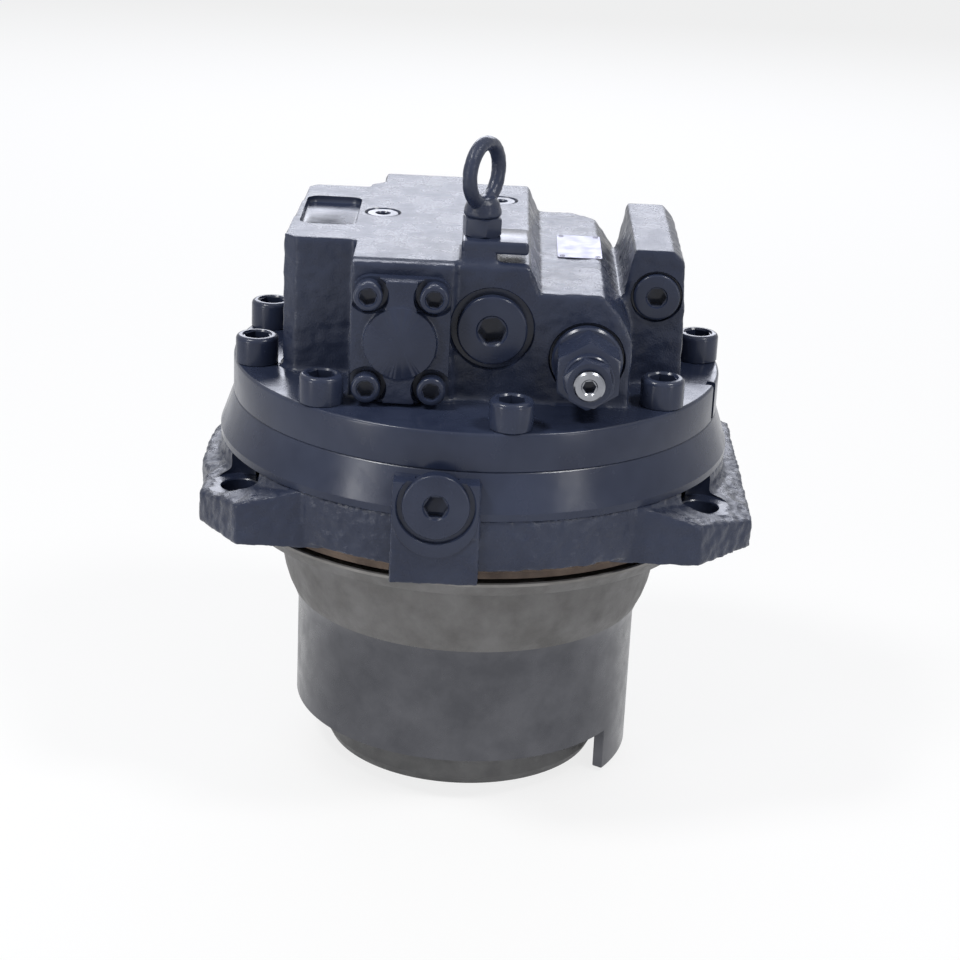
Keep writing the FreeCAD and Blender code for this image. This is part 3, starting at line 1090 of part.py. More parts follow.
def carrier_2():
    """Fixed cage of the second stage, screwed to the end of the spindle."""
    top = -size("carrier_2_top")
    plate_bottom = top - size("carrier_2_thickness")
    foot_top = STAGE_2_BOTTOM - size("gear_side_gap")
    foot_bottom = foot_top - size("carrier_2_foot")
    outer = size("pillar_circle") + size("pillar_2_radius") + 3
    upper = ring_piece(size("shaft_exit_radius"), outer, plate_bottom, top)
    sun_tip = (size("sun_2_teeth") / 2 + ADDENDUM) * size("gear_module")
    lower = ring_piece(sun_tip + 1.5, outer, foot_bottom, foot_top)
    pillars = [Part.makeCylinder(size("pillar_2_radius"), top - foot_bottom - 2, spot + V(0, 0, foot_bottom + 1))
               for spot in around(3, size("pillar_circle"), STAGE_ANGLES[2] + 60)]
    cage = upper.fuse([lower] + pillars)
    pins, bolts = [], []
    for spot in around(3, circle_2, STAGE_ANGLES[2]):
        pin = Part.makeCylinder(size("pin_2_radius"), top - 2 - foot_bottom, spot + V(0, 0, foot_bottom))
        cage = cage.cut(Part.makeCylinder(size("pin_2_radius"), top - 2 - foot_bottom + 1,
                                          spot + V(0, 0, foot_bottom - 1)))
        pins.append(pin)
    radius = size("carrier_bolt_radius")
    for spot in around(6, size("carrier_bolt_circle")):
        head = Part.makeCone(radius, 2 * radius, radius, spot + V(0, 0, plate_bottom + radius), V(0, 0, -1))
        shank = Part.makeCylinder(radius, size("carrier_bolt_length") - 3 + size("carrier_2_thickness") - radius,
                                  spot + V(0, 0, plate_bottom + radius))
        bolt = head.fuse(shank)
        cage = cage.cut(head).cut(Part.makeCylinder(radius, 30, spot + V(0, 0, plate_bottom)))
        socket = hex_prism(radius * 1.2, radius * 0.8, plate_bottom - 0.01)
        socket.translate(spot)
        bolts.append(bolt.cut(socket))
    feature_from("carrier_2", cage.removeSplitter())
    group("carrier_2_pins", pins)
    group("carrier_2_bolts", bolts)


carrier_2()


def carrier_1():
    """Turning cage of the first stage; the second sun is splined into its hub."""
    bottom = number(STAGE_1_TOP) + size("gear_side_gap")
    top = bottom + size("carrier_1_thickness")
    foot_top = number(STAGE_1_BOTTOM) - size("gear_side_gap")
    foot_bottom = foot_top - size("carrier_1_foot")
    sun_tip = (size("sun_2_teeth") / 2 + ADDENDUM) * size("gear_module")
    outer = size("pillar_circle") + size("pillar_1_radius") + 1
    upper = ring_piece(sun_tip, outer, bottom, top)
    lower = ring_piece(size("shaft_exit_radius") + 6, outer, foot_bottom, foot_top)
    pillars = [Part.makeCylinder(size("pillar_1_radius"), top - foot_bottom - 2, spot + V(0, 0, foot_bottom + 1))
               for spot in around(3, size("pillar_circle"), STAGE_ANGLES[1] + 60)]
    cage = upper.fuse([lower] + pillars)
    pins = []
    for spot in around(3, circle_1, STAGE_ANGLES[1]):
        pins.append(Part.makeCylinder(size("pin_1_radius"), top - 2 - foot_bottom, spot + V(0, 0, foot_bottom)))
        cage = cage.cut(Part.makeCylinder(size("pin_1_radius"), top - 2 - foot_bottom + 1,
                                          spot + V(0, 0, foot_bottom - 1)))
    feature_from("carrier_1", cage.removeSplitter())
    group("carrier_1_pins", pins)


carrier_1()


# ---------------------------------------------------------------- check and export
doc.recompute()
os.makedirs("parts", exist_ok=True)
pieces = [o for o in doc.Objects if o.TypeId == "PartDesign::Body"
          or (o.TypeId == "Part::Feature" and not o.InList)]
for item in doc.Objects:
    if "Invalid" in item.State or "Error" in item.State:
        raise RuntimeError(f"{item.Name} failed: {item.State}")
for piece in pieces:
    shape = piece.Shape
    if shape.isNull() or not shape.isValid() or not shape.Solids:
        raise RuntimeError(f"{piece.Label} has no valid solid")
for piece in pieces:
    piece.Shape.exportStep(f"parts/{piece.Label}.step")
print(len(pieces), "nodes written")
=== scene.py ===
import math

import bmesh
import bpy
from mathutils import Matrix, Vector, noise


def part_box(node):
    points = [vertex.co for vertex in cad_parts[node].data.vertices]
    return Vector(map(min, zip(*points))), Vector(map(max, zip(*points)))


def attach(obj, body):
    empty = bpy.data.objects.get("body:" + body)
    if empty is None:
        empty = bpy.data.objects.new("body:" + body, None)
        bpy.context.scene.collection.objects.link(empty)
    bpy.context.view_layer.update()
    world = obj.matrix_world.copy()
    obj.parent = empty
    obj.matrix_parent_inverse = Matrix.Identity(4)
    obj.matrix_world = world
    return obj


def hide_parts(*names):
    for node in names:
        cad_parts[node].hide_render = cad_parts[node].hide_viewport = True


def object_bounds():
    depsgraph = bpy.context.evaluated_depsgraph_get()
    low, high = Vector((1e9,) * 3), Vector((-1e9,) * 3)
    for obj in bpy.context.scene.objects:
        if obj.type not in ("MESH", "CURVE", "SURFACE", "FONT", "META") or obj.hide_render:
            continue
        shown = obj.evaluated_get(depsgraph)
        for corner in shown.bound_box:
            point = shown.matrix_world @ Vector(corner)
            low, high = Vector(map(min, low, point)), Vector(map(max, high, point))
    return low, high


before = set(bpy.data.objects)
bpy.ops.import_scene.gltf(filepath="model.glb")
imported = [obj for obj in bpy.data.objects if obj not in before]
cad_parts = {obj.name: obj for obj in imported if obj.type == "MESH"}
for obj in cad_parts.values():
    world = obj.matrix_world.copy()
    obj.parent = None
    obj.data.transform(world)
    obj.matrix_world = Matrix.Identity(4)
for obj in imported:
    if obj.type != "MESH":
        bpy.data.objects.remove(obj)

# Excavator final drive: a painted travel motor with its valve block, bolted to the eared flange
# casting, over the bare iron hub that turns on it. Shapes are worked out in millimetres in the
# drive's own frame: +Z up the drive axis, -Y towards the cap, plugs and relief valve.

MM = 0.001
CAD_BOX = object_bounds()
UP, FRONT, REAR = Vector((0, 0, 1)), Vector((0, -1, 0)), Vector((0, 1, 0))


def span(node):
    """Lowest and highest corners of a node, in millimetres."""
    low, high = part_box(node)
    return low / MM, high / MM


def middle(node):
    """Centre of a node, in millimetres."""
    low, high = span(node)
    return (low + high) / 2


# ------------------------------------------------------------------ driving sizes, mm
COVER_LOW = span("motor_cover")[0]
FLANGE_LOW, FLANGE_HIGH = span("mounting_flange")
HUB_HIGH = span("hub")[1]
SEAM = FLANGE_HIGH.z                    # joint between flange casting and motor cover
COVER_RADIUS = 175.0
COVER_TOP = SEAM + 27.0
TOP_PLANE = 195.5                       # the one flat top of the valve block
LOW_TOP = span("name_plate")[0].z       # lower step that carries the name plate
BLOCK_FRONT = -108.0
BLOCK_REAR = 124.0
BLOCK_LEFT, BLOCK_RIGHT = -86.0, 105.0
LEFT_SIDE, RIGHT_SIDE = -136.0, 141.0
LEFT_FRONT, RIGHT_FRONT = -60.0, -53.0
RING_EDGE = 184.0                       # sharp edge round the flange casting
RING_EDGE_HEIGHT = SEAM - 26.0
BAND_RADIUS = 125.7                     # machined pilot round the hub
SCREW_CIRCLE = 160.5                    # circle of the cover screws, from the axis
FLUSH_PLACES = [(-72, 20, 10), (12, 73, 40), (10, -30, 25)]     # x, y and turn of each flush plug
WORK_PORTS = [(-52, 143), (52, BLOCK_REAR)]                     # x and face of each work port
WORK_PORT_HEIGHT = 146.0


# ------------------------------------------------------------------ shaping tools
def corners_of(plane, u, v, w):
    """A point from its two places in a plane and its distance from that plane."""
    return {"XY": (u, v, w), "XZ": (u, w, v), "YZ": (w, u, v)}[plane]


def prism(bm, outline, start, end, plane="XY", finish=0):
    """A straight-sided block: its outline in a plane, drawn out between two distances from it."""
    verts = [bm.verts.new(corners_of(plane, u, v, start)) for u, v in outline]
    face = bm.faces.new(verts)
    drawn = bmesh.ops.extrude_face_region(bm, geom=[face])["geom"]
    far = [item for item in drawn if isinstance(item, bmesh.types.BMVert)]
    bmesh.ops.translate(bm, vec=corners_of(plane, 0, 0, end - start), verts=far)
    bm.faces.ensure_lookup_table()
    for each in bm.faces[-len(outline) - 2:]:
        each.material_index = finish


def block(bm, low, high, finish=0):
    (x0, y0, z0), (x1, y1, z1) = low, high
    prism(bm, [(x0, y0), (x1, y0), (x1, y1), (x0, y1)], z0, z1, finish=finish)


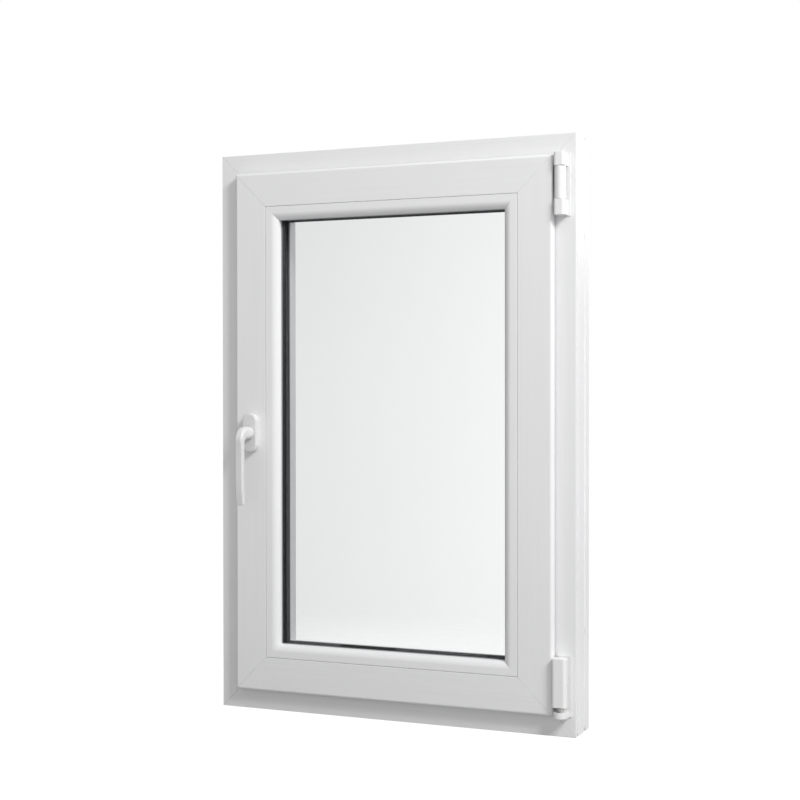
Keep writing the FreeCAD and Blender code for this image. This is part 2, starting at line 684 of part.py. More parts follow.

.....

BRIEF: Exactly the lines from the line containing "check and export" to the line containing "for node in", both included, are to be set down; no other line belongs in the answer.

THE REPLY:
# ---------------------------------------------------------------- check and export
doc.recompute()
os.makedirs("parts", exist_ok=True)
pieces = [o for o in doc.Objects if o.TypeId == "PartDesign::Body"
          or (o.TypeId == "Part::Feature" and not o.InList)]
for item in doc.Objects:
    if "Invalid" in item.State or "Error" in item.State:
        raise RuntimeError(f"{item.Name} failed: {item.State}")
for piece in pieces:
    shape = piece.Shape
    if shape.isNull() or not shape.isValid() or not shape.Solids:
        raise RuntimeError(f"{piece.Label} has no valid solid")
for piece in pieces:
    piece.Shape.exportStep(f"parts/{piece.Label}.step")
print(len(pieces), "nodes written")
=== scene.py ===
import math

import bmesh
import bpy
from mathutils import Matrix, Vector, noise


def part_box(node):
    points = [vertex.co for vertex in cad_parts[node].data.vertices]
    return Vector(map(min, zip(*points))), Vector(map(max, zip(*points)))


def attach(obj, body):
    empty = bpy.data.objects.get("body:" + body)
    if empty is None:
        empty = bpy.data.objects.new("body:" + body, None)
        bpy.context.scene.collection.objects.link(empty)
    bpy.context.view_layer.update()
    world = obj.matrix_world.copy()
    obj.parent = empty
    obj.matrix_parent_inverse = Matrix.Identity(4)
    obj.matrix_world = world
    return obj


def hide_parts(*names):
    for node in names:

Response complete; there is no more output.